Transfer or disposition of property by settlor on ground of mistake
Article 47E sets out the grounds on which the Royal Court may declare a transfer or other disposition of trust property to be voidable on the ground of mistake. The court has the power to intervene where a settlor or person exercising a power made a mistake in relation to the transfer or other disposition, and would not have made that transfer or disposition but for that mistake. The mistake can be one of fact or law, but it must be of so serious a character as to render it just for the court to exercise its power to set aside the transaction.
Exercise of fiduciary power under the rule in Hastings-Bass
Article 47F confers the power on the court to set aside a transaction where:
- the person exercising the power to make the transfer or disposition of trust property on behalf of the settlor failed to take in account any relevant considerations or took into account irrelevant considerations; and
- it is clear that he or she would not have effected the transfer had he or she not failed to take into account relevant considerations or had taken into account irrelevant considerations.
The relevant considerations may be advice from a professional adviser that should have been followed or, equally, incorrect advice that should not have been followed. This remedy applies to a person who exercises a power to transfer or make other dispositions of property to a trust on behalf of the settlor and who owes a fiduciary duty to the settlor.
Exercise of power in relation to a transfer or disposition of property on ground of mistake
Article 47G provides a remedy in cases where a person exercising a power made a mistake in relation to the exercise of that power. In such a case, the court may declare the transaction voidable with no effect or with such effect as the court may determine, on the grounds that the person made a mistake in the exercise of his or her power and would not have exercised the power (or would not have exercised the power in the way it was exercised) but for that mistake. As before, the mistake must be of so serious a character as to render it just for the court to intervene.
Exercise of power or discretion under the rule in Hastings-Bass
Where property has passed into trust and a trustee exercises its fiduciary powers or any person (acting other than in the capacity of trustee) exercises a power in relation to the trust or trust property, Article 47H permits the court to set aside the exercise of that power on the grounds that:
- the trustee or person failed to take in account any relevant considerations or took into account irrelevant considerations; and
- it is clear that he or she would not have exercised the power had he or she not failed to take into account relevant considerations or had taken into account irrelevant considerations.
Crucially, Amendment 6 permits the court to apply these new powers with retrospective effect to cases where the transfer of trust property, or the exercise of any power in relation to the trust, occurred either before or after the amendment came into force.
Applications and orders of the court
Applications to the court under Article 47E(2) or 47F(2) can be made by any settlor or any of his or her personal representatives or successors in title.
Applications under Article 47G(2) or 47H(2) can be made by:
- the trustee who exercised the power concerned or the person exercising the power; any other trustee;
- a beneficiary or enforcer;
- the attorney general, in relation to a trust containing charitable trusts, powers or provisions; or
- any other person, with leave of the court.
Amendment 6 will apply only to Jersey trusts and the decision of whether to grant relief will be at the discretion of the court.
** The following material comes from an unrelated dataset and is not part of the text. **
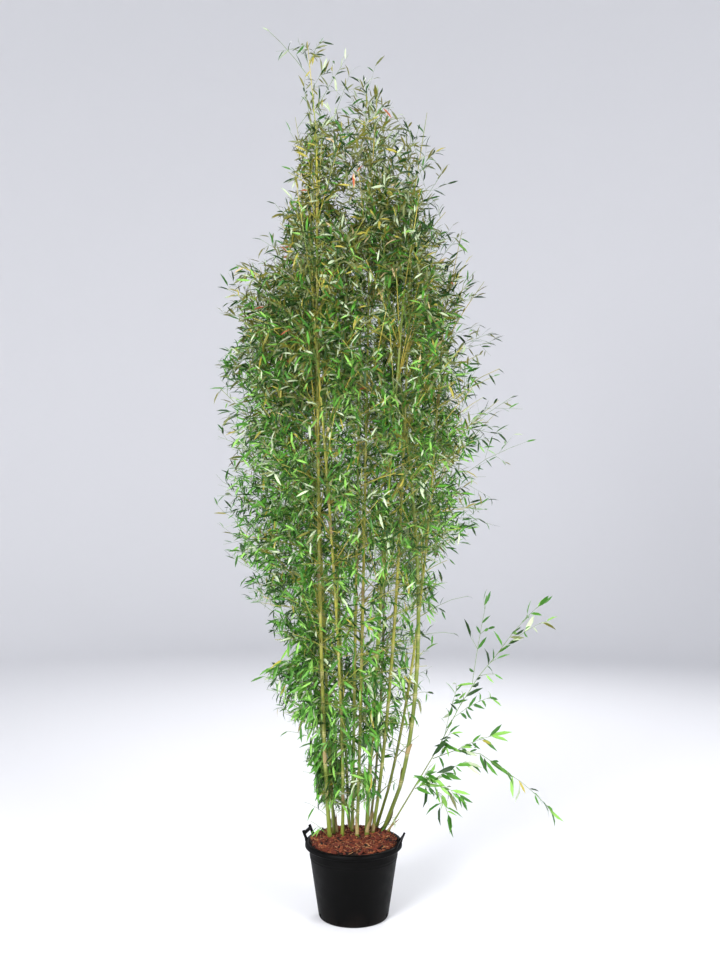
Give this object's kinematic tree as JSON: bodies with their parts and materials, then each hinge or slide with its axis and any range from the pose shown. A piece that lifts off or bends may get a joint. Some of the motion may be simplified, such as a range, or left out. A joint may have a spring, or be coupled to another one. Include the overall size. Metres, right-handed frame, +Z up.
{
  "type": "potted bamboo",
  "caption": "Tall clump-forming bamboo with upright culms and narrow leaves, growing in a tapered round nursery pot with grips.",
  "frame": {"origin": "centre of the pot's flat underside", "axes": "+Z up along the culms, +X to the right, +Y to the back, the side away from the long lower sprays being -X"},
  "size_m": [1.5783, 1.1517, 3.9945],
  "materials": {
    "pot_plastic": "black moulded polypropylene, satin, lightly scuffed",
    "potting_bark": "damp red-brown bark and coir chips, matt",
    "culm": "yellow-green waxy cane with pale rings at the knots",
    "side_shoot": "golden young cane, smooth",
    "foliage": "narrow matt green leaves on golden twigs"
  },
  "bodies": {
    "root": {"pot": "pot_plastic", "grip_left": "pot_plastic", "grip_right": "pot_plastic", "potting_bark": "potting_bark", "culm_01": "culm", "culm_02": "culm", "culm_03": "culm", "culm_04": "culm", "culm_05": "culm", "culm_06": "culm", "culm_07": "culm", "culm_08": "culm", "culm_09": "culm", "culm_10": "culm", "culm_11": "culm", "culm_12": "culm", "side_shoot": "side_shoot", "foliage_01_high": "foliage", "foliage_01_low": "foliage", "foliage_01_top": "foliage", "foliage_02_high": "foliage", "foliage_02_low": "foliage", "foliage_02_top": "foliage", "foliage_03_high": "foliage", "foliage_03_low": "foliage", "foliage_03_top": "foliage", "foliage_04_high": "foliage", "foliage_04_low": "foliage", "foliage_04_top": "foliage", "foliage_05_high": "foliage", "foliage_05_low": "foliage", "foliage_05_top": "foliage", "foliage_06_high": "foliage", "foliage_06_low": "foliage", "foliage_06_top": "foliage", "foliage_07_high": "foliage", "foliage_07_low": "foliage", "foliage_07_top": "foliage", "foliage_08_high": "foliage", "foliage_08_low": "foliage", "foliage_08_top": "foliage", "foliage_09_high": "foliage", "foliage_09_low": "foliage", "foliage_09_top": "foliage", "foliage_10_high": "foliage", "foliage_10_low": "foliage", "foliage_10_top": "foliage", "foliage_11_high": "foliage", "foliage_11_low": "foliage", "foliage_11_top": "foliage", "foliage_12_high": "foliage", "foliage_12_low": "foliage", "foliage_12_top": "foliage", "foliage_shoot_arching": "foliage", "foliage_shoot_low": "foliage", "foliage_shoot_rising": "foliage"}
  },
  "joints": []
}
The court will not make an order that would prejudice a good-faith purchaser for the value of any trust property without notice of the matters that make the transfer of trust property or the exercise of power in relation to trust property voidable.
The key benefit of enshrining these principles in Jersey law is to provide greater certainty for settlors and beneficiaries, such that if a transaction is entered into and the results have adverse consequences for the trust fund, an application can be made to the Royal Court on a statutory basis to set aside the transaction. The amendment will also help in avoiding the uncertainty and costs of litigation for beneficiaries against professional advisers who may have provided incorrect advice and such advice has been acted on.
However, as the new statutory tests will not expressly overrule the body of case law previously applied by the court, it is likely that the common law will continue to develop (independently of the statutory test) and be available as a remedy.